Portanto, a notícia publicada pelo O Povo induziu leitor ao erro, a partir do título e do resumo, ao anotar que Fortaleza era ‘o destino mais visitado do país’. E, para aqueles que compreendem os jargões do segmento, o texto provoca confusão, ao considerar a mesma coisa a ‘venda de pacote’ e pessoas que viajam comprando em agências de viagens. O fato de a viagem ser feita por meio de uma agência de turismo, não obriga ninguém a comprar um ‘pacote’. O cliente pode fazer seu próprio roteiro, ou comprar apenas a passagem, ou a hospedagem, ou um passeio.

Agências

Falando em nome do Núcleo de Negócios (responsável pela editoria de Economia), o editor executivo Marcos Tardin disse que o texto publicado foi enviado pela Agência Brasil, uma agência noticiosa do governo federal. ‘Publicamos como o fazemos diariamente com os textos de outras agências de notícias’, disse o editor.
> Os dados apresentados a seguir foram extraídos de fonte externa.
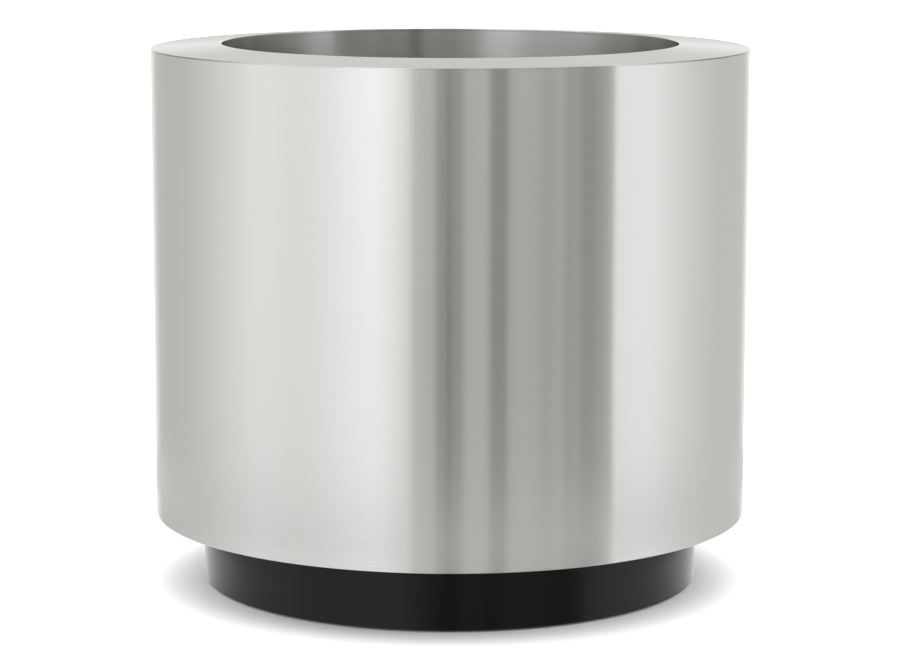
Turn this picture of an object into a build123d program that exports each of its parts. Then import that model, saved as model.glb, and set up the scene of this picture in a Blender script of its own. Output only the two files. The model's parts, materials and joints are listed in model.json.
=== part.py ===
from build123d import *
import os

# Champagne bucket stand: a brushed steel drum on a black recessed plinth, with a bucket
# whose wide flange drops into the mouth of the stand and lifts straight out.
# Millimetres, +Z up, origin at the centre of the underside, on the surface it stands on.

# Outside
drum_r = 130.0
opening_r = 99.5
total_h = 236.0
drum_bottom_z = 30.0
rim_fall = 1.8
plinth_r = 109.0

# Sheet and plate thicknesses
shell_t = 1.2
rim_t = 1.4
well_t = 1.0
ledge_t = 1.4
floor_t = 1.5
plinth_t = 2.0
plinth_top_t = 2.5
cover_t = 1.5

# Clearances between pieces, and the break of sharp edges
weld_gap = 0.1
lift_gap = 0.3
hole_gap = 0.3
grip_gap = 0.1
thread_gap = 0.05
edge_break = 0.2
tip_chamfer = 0.6
head_chamfer = 0.5

# Levels of the plinth, from the floor up
foot_h = 4.0
band_bottom_z = 0.6
cover_top_z = foot_h + cover_t
base_ledge_top_z = cover_top_z + cover_t
base_ledge_inner_r = 90.0
base_ledge_leg_h = 10.0
floor_recess = 3.0
floor_bottom_z = drum_bottom_z + floor_recess
plinth_gasket_t = 1.0
plinth_top_z = floor_bottom_z - plinth_gasket_t
plinth_inner_r = plinth_r - plinth_t
plinth_fit_r = plinth_inner_r - weld_gap
plinth_gasket_outer_r = plinth_fit_r - 1.3
plinth_gasket_inner_r = 70.0
plinth_top_hole_r = 60.0

# Fasteners: M6 studs and nuts hold the plinth, M4 screws hold the base cover and the feet
stud_r = 3.0
stud_l = 13.0
stud_count = 6
stud_circle_r = 88.0
washer_r = 6.0
washer_t = 1.2
m6_nut_flats = 10.0
m6_nut_h = 5.0
screw_r = 2.0
thread_proud = 0.8
m4_head_r = 4.0
m4_nut_flats = 7.0
m4_nut_h = 3.2
cover_screw_count = 6
cover_screw_circle_r = 96.0
cover_screw_angle = 30
cover_head_h = 2.2
foot_count = 4
foot_circle_r = 84.0
foot_angle = 45
foot_r = 10.0
foot_head_h = 1.6
foot_head_z = 0.6
socket_flats = 2.5
socket_depth_share = 0.6

# Inside of the drum
shell_inner_r = drum_r - shell_t
shell_fit_r = shell_inner_r - weld_gap
floor_top_z = floor_bottom_z + floor_t
floor_skirt_h = 10.5
pad_top_z = floor_bottom_z + floor_skirt_h
insulation_t = 12.0
insulation_top_z = 188.0
insulation_split = 0.4
ledge_inner_r = 108.0
ledge_top_z = 231.0
ledge_leg_h = 18.0

# The rim is a shallow cone: highest at the opening, lowest at the drum's edge.
rim_slope = rim_fall / (drum_r - opening_r)


def rim_top(radius):
    """Height of the rim's top face."""
    return total_h - rim_slope * (radius - opening_r)


def rim_underside(radius):
    """Height of the rim's underside."""
    return rim_top(radius) - rim_t


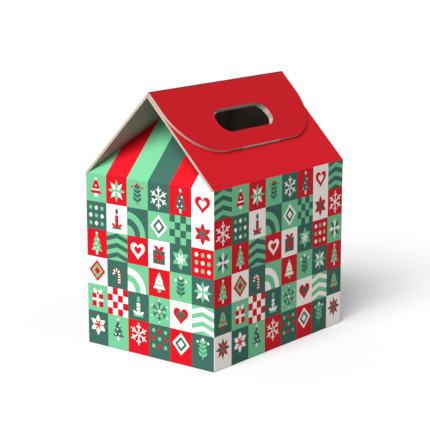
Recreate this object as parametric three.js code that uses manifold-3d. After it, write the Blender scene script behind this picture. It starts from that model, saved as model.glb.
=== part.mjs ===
// House gift box, a carton cut and folded from one sheet of board.
// Lengths are in millimetres and +Z is up. The origin is the middle of the base.
// X runs across the two roof slopes, and Y runs along the ridge.
// The front gable faces -Y, and the closure flap lies on the roof slope that faces +X.

import * as THREE from 'three';
import { mergeVertices } from 'three/addons/utils/BufferGeometryUtils.js';
import Module from 'manifold-3d';

const wasm = await Module();
wasm.setup();

// The board and its folds
const boardThickness = 1.7;
const creaseRadius = 0.8;        // of the face that goes round the outside of a fold
const layerGap = 0.3;            // air between two layers that lie on each other
const cutRelief = 1;             // what a cut between two neighbouring flaps leaves on each of them

// The house
const boxWidth = 120;            // between the outer faces of the side walls, along X
const boxDepth = 160;            // between the outer faces of the gable walls, along Y
const wallHeight = 130;
const ridgeHeight = 194;
const gableLean = THREE.MathUtils.degToRad(46.5);   // of a tucked-in gable panel, above the level
const gableClearance = 0.4;      // between a gable panel's sides and the underside of the roof
const gableTipRadius = 3;

// The closure flap, measured down the slope from the ridge
const flapLength = 58.6;
const flapCornerRadius = 40;
const tongueWidth = 45;
const tongueDepth = 12;          // how far the tongue reaches in, from the flap's printed face
const tongueTipRadius = 6;
const tongueFoldStep = 0.65;     // how far the tongue's fold stands past the flap's cut edge
const tongueRootLength = 8;      // of the flap's own board behind the fold
const slitClearance = 0.6;       // around the tongue in the roof panel's slit

// The handle, a slot through both slopes
const handleLength = 64;
const handleWidth = 20.7;
const handleDistance = 34.1;     // from the ridge to the slot's centre line
const handleStep = 0.3;          // how much further in the roof panels' own slots are cut, all round

// The side seam, in the corner behind the left wall
const glueTabWidth = 18;
const glueTabMargin = 9;         // from the tab's ends to the top and the bottom of the wall
const glueTabTaper = 5;
const glueBite = 0.05;           // how far the glued tab is pressed into the wall

// The snap-lock bottom, under the four walls
const rampAngle = THREE.MathUtils.degToRad(18);      // of an inner flap that rises from its crease to its layer
const tongueRampAngle = THREE.MathUtils.degToRad(20);
const sideFlapLength = 48;       // of the flaps under the front and back walls
const sideFlapCorner = 14;
const slotPanelReach = 8;        // how far the recessed panel goes past the middle of the box
const slotPanelCorner = 10;
const recessDepth = 20;
const recessWidth = 60;
const lockTongueWidth = 56;
const lockTongueLength = 16;     // of its level end, which lies on the recessed panel
const lockTongueRadius = 8;
const lockShoulder = 3;          // of level board between the lock panel's edge and its tongue's ramp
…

Ou seja, a Agência Brasil interpretou um release de forma errada e O Povo reproduziu o erro, sem consultar a fonte original da notícia.

Como já fui editor, sei que, de fato, é difícil verificar-se todas as informações que chegam à Redação por meio de agências de notícias (cada uma manda cerca de 100 informes por dia). Mas isso não isenta o jornal da responsabilidade sobre o que publica. Nesse caso, há um agravante. Desde o dia (2/9) em que vi a contradição entre a notícia publicada e o comentário da coluna Fair Play, venho pedindo ao Núcleo de Negócios para fazer as verificações, esclarecendo o assunto ao leitor. Isso não foi feito. Turismo é uma atividade essencial para a economia do Ceará e uma informação errada pode também induzir a negócios errados.’